Since readers of last week’s blog may be waiting with baited breath, I offer the following mints.
Thermowells inserted into the side of a pipeline instead of an elbow may be sensing the effect of the wall or flange temperature. If the pipe wall temperature was the same as the process fluid temperature you wouldn’t need a thermowell, just clamp the temperature sensor to the pipe wall or flange. In particular, side entry thermowells for jacketed polymer pipelines may be seeing the jacket (e.g. Therminol) temperature more than the polymer temperature. Similarly, side entry thermowells for un-insulated pipelines may be affected by the ambient temperature. There are those exceptional cases where the fluid velocity is high enough (heat transfer coefficient is large enough), the cross sectional temperature profile is flat enough, and/or the pipe size is big enough where side entry is good enough. A trend chart of ambient and heat transfer fluid temperatures along with process temperatures can help detect improper installations.
Electrodes tips near the top of a pipeline or vessel tend to be noisier due to gas bubbles momentarily attaching themselves. Electrode tips near the bottom of a pipeline or vessel tend to be slower due to fouling from solids that hang near the bottom. Electrodes on the suction of a pump are more likely to see both bubbles and solids and the occasional wrench or welding rod. These considerations apply to temperature sensors although the consequences are usually less.
Since the actual pH of the process depends upon process temperature through changes in the dissociation constants of the acids and bases, improper electrode location can also lead to incorrect process temperature correction of the pH measurement ( not to be confused with the Nernst electrode temperature correction).

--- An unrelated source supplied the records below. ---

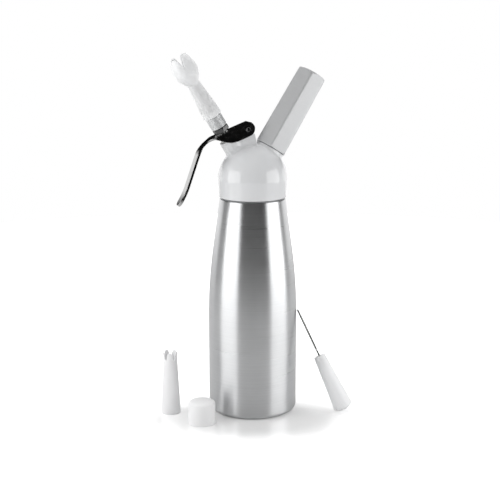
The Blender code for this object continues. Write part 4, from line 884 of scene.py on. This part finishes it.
collar_top = COLLAR_BOTTOM + COLLAR_THICKNESS
widest = COLLAR_FLATS / sqrt(3)
levels = [(COLLAR_BOTTOM + up, COLLAR_FLATS, widest - off) for up, off in COLLAR_CUTS]
levels += [(collar_top - up, COLLAR_FLATS, widest - off) for up, off in reversed(COLLAR_CUTS)]
bore = [(STEM_CLEAR, collar_top), (STEM_CLEAR, COLLAR_BOTTOM)]
bm = turned_bar(levels, bore, NOZZLE_AXIS, pi / 6, COLLAR_CORNER)
piece("press_collar", bm, COLLAR_STEEL, "stem", ["stem_collar"])

holder_top = HOLDER_BOTTOM + HOLDER_LENGTH


def holder_flats(z):
    return HOLDER_FLATS + (HOLDER_TOP_FLATS - HOLDER_FLATS) * (z - HOLDER_BOTTOM) / HOLDER_LENGTH


widest = HOLDER_FLATS / sqrt(3)
narrowest = HOLDER_TOP_FLATS / sqrt(3)
low_edge = curve((widest - HOLDER_EDGE, HOLDER_BOTTOM + HOLDER_EDGE), HOLDER_EDGE, -90.0, 0.0, 8)
top_edge = 2 * HOLDER_EDGE
high_edge = curve((narrowest - top_edge, holder_top - top_edge), top_edge, 20.0, 90.0, 12)
levels = [(z, holder_flats(z), r) for r, z in low_edge + high_edge]
bore = [(0.0, holder_top), (0.0, CHARGER_END + GAP)]
bore += curve((0.0, CHARGER_END - CHARGER_RADIUS), CHARGER_RADIUS + GAP, 88.0, 0.0, 8)
bore += [(CHARGER_RADIUS + GAP, HOLDER_BOTTOM + HOLDER_THREAD_DEPTH)]
bore += [(PORT_RADIUS + GAP, HOLDER_BOTTOM + HOLDER_THREAD_DEPTH), (PORT_RADIUS + GAP, HOLDER_BOTTOM)]
bm = turned_bar(levels, bore, HOLDER_AXIS, HOLDER_TURN, HOLDER_CORNER)
piece("hexagonal_holder", bm, HOLDER_METAL, "holder", ["charger_holder"])

# %% [markdown]
# ## The lever
# The lever starts as a flat stamping. Its sides are folded down into two ears that hold the pin, the
# folds run out towards the handle, and the handle is bent down and narrows. It is drawn as a row of
# cross sections, each with a rounded fold on both sides, strung along the lever's line.

# %% Lever
EAR_RADIUS = 0.0073
WEB_END = 0.0340
BEND_RADIUS = 0.0280
BEND_ANGLE = 49.5
HANDLE_STRAIGHT = 0.0303
CURL_RADIUS = 0.0750
CURL_ANGLE = 16.0
LEVER_WAIST_WIDTH = 0.0076
LEVER_WAIST_DEPTH = 0.0021
LEVER_NARROWING_START = 0.0320
LEVER_WAIST_START = 0.0420
LEVER_WAIST_END = 0.0470
HANDLE_START = 0.0560
HANDLE_WIDTH = 0.0097
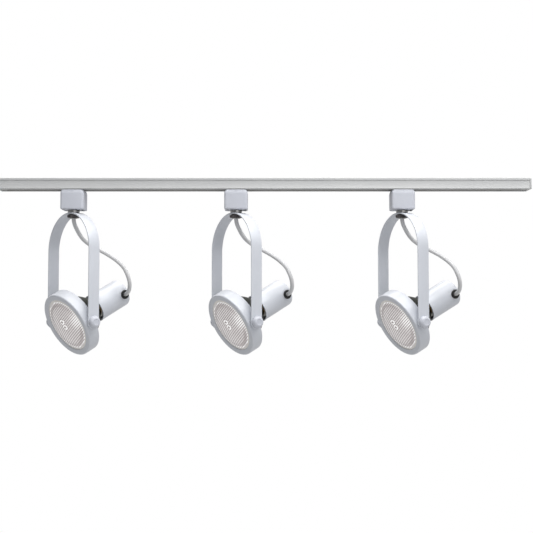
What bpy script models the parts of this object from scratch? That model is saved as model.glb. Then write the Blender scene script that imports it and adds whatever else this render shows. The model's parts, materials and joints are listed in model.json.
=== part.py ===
"""Ceiling track light: one H-type track with three swivelling gimbal heads for PAR30 lamps.

Frame: the origin is the centre of the track's top face, which lies against the ceiling.
+X runs along the track, +Z is up, and the heads hang below.

Each head hangs on three empties, one for each way that it moves:
head_N slides along the track, swivel_N turns about the stem, tilt_N nods about the knobs.
In a tilt frame +X is the knob axis, +Z is the lamp's axis, pointing out of its lens.
"""

import math

import bmesh
import bpy
from mathutils import Vector

MM = 0.001
GAP = 0.3 * MM  # between pieces that rest on or in each other

# Track
TRACK_LENGTH = 914.4 * MM
TRACK_WIDTH = 35.0 * MM
TRACK_HEIGHT = 19.0 * MM
TRACK_WALL = 1.5 * MM
TRACK_CORNER = 0.9 * MM
SLOT_WIDTH = 17.0 * MM
GROOVE_DROP = 4.3 * MM  # from the top face to the middle of the line along each side
GROOVE_WIDTH = 1.1 * MM
GROOVE_DEPTH = 0.6 * MM
CAP_THICKNESS = 3.0 * MM
CAP_PLUG_LENGTH = 8.0 * MM
SCREW_HOLE_RADIUS = 2.3 * MM
SCREW_HEAD_RADIUS = 4.6 * MM
SCREW_HOLE_FROM_MIDDLE = 304.8 * MM
INSULATOR_WEB = 1.6 * MM
INSULATOR_LEG = 2.4 * MM
CONDUCTOR_HEIGHT = 4.0 * MM
CONDUCTOR_THICKNESS = 1.0 * MM
CONDUCTOR_DROP = 10.0 * MM  # from the top face to the strip's middle

# Adapter
ADAPTER_LENGTH = 40.0 * MM  # along the track
ADAPTER_DEPTH = 37.0 * MM  # across the track
ADAPTER_HEIGHT = 34.2 * MM
ADAPTER_WALL = 2.4 * MM
ADAPTER_EDGE = 1.8 * MM
TONGUE_LENGTH = 34.0 * MM
TONGUE_SIDE_GAP = 0.5 * MM
TONGUE_TOP_GAP = 3.0 * MM
TONGUE_WALL = 2.4 * MM
EAR_LENGTH = 12.0 * MM
EAR_HEIGHT = 3.0 * MM
EAR_SIDE_GAP = 1.4 * MM
CONTACT_LENGTH = 9.0 * MM
CONTACT_THICKNESS = 1.0 * MM
CONTACT_TIP_GAP = 0.4 * MM
CONTACT_TIP_HEIGHT = 3.0 * MM
LEVER_POCKET_LENGTH = 6.6 * MM
LEVER_WIDTH = 13.0 * MM
LEVER_THICKNESS = 3.0 * MM
LEVER_LENGTH = 9.4 * MM
LEVER_PROUD = 1.2 * MM
LEVER_SIDE_GAP = 0.5 * MM

# Stem, collar and nut
STEM_RADIUS = 6.5 * MM
STEM_BORE_RADIUS = 4.2 * MM
STEM_RISE = 8.0 * MM  # above the adapter's floor
STEM_DROP = 1.2 * MM  # below the nut
RETAINER_FLANGE = 1.7 * MM
RETAINER_RADIUS = STEM_RADIUS + RETAINER_FLANGE
RETAINER_THICKNESS = 2.0 * MM
COLLAR_RADIUS = 10.2 * MM
COLLAR_HEIGHT = 4.0 * MM
NUT_ACROSS_FLATS = 19.0 * MM
NUT_HEIGHT = 5.2 * MM

# Yoke
YOKE_ARM = 123.2 * MM  # from the foot of the arch to the knob axis
RING_TO_ARM = 4.2 * MM
STRAP_WIDTH = 20.8 * MM
STRAP_THICKNESS = 2.2 * MM
ARM_BELOW_KNOB = 12.0 * MM
SHANK_HOLE_GAP = 0.4 * MM

# Knobs
KNOB_RADIUS = 10.0 * MM
KNOB_FACE_RADIUS = 5.5 * MM
KNOB_HEIGHT = 8.0 * MM
SHANK_RADIUS = 3.0 * MM

# Gimbal ring, measured along the lamp's axis from the knob axis
RING_ROOM = 7.2 * MM  # between the lamp's rim and the ring's wall
RING_WALL = 2.0 * MM
RING_FRONT = 13.6 * MM
RING_BACK = -8.2 * MM
RING_LIP = 1.8 * MM
RING_EDGE = 1.6 * MM
LIP_OVERLAP = 0.8 * MM  # of the ring's lip over the lamp's rim
BOSS_RADIUS = 8.0 * MM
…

The side entry of sensors into vessels whose tip doesn’t extend more than a couple of inches into the fluid may be reading stagnant fluid and may be seeing the effect of jacket temperature. The sensors may be hidden from circulation by baffles and wall effects. Bulk velocities in even highly agitated vessels rarely exceed 1 fps so be prepared for more fouling problems and slower sensor response for sensors in vessels rather than in pipelines. Ideally, the sensor should be near but not too close to the tip of the impeller.